EXERCISE DIRECTIONS
The listing beneath should be written out in full, exactly as shown.

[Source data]
★ ★ ★

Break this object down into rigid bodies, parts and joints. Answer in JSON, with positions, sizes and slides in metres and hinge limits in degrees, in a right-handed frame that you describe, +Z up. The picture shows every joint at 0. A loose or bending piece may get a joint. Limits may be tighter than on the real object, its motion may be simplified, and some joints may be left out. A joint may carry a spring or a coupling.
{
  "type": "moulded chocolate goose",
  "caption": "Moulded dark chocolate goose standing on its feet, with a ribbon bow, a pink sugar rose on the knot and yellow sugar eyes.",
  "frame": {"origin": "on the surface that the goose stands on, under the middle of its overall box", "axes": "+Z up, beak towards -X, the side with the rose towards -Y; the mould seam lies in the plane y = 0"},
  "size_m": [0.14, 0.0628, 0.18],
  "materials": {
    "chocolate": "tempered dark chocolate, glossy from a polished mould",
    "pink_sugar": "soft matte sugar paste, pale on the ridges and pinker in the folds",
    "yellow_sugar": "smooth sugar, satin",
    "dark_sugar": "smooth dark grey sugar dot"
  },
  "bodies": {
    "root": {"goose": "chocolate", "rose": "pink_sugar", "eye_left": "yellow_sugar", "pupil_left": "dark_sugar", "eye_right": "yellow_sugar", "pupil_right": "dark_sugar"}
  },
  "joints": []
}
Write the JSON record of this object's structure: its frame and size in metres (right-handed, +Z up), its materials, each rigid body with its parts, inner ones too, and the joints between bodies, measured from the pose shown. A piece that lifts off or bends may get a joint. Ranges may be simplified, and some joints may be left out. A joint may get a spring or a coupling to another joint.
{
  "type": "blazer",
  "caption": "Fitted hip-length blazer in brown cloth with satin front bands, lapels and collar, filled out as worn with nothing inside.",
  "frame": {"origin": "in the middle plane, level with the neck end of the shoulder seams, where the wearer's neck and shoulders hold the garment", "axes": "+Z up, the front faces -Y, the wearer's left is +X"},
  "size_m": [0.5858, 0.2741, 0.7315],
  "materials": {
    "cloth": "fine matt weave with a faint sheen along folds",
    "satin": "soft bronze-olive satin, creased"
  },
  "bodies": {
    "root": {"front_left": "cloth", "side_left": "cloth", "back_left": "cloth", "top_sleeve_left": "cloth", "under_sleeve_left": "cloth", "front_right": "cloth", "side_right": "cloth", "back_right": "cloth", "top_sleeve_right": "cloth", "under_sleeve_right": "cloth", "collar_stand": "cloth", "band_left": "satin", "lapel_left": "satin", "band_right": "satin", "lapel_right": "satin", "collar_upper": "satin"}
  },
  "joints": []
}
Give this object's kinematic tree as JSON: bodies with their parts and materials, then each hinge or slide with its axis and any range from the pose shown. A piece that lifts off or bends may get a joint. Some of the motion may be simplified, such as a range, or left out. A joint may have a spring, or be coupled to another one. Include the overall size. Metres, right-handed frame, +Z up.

★ ★ ★

CORRECT ANSWER
Break this object down into rigid bodies, parts and joints. Answer in JSON, with positions, sizes and slides in metres and hinge limits in degrees, in a right-handed frame that you describe, +Z up. The picture shows every joint at 0. A loose or bending piece may get a joint. Limits may be tighter than on the real object, its motion may be simplified, and some joints may be left out. A joint may carry a spring or a coupling.
{
  "type": "moulded chocolate goose",
  "caption": "Moulded dark chocolate goose standing on its feet, with a ribbon bow, a pink sugar rose on the knot and yellow sugar eyes.",
  "frame": {"origin": "on the surface that the goose stands on, under the middle of its overall box", "axes": "+Z up, beak towards -X, the side with the rose towards -Y; the mould seam lies in the plane y = 0"},
  "size_m": [0.14, 0.0628, 0.18],
  "materials": {
    "chocolate": "tempered dark chocolate, glossy from a polished mould",
    "pink_sugar": "soft matte sugar paste, pale on the ridges and pinker in the folds",
    "yellow_sugar": "smooth sugar, satin",
    "dark_sugar": "smooth dark grey sugar dot"
  },
  "bodies": {
    "root": {"goose": "chocolate", "rose": "pink_sugar", "eye_left": "yellow_sugar", "pupil_left": "dark_sugar", "eye_right": "yellow_sugar", "pupil_right": "dark_sugar"}
  },
  "joints": []
}
Write the JSON record of this object's structure: its frame and size in metres (right-handed, +Z up), its materials, each rigid body with its parts, inner ones too, and the joints between bodies, measured from the pose shown. A piece that lifts off or bends may get a joint. Ranges may be simplified, and some joints may be left out. A joint may get a spring or a coupling to another joint.
{
  "type": "blazer",
  "caption": "Fitted hip-length blazer in brown cloth with satin front bands, lapels and collar, filled out as worn with nothing inside.",
  "frame": {"origin": "in the middle plane, level with the neck end of the shoulder seams, where the wearer's neck and shoulders hold the garment", "axes": "+Z up, the front faces -Y, the wearer's left is +X"},
  "size_m": [0.5858, 0.2741, 0.7315],
  "materials": {
    "cloth": "fine matt weave with a faint sheen along folds",
    "satin": "soft bronze-olive satin, creased"
  },
  "bodies": {
    "root": {"front_left": "cloth", "side_left": "cloth", "back_left": "cloth", "top_sleeve_left": "cloth", "under_sleeve_left": "cloth", "front_right": "cloth", "side_right": "cloth", "back_right": "cloth", "top_sleeve_right": "cloth", "under_sleeve_right": "cloth", "collar_stand": "cloth", "band_left": "satin", "lapel_left": "satin", "band_right": "satin", "lapel_right": "satin", "collar_upper": "satin"}
  },
  "joints": []
}
Give this object's kinematic tree as JSON: bodies with their parts and materials, then each hinge or slide with its axis and any range from the pose shown. A piece that lifts off or bends may get a joint. Some of the motion may be simplified, such as a range, or left out. A joint may have a spring, or be coupled to another one. Include the overall size. Metres, right-handed frame, +Z up.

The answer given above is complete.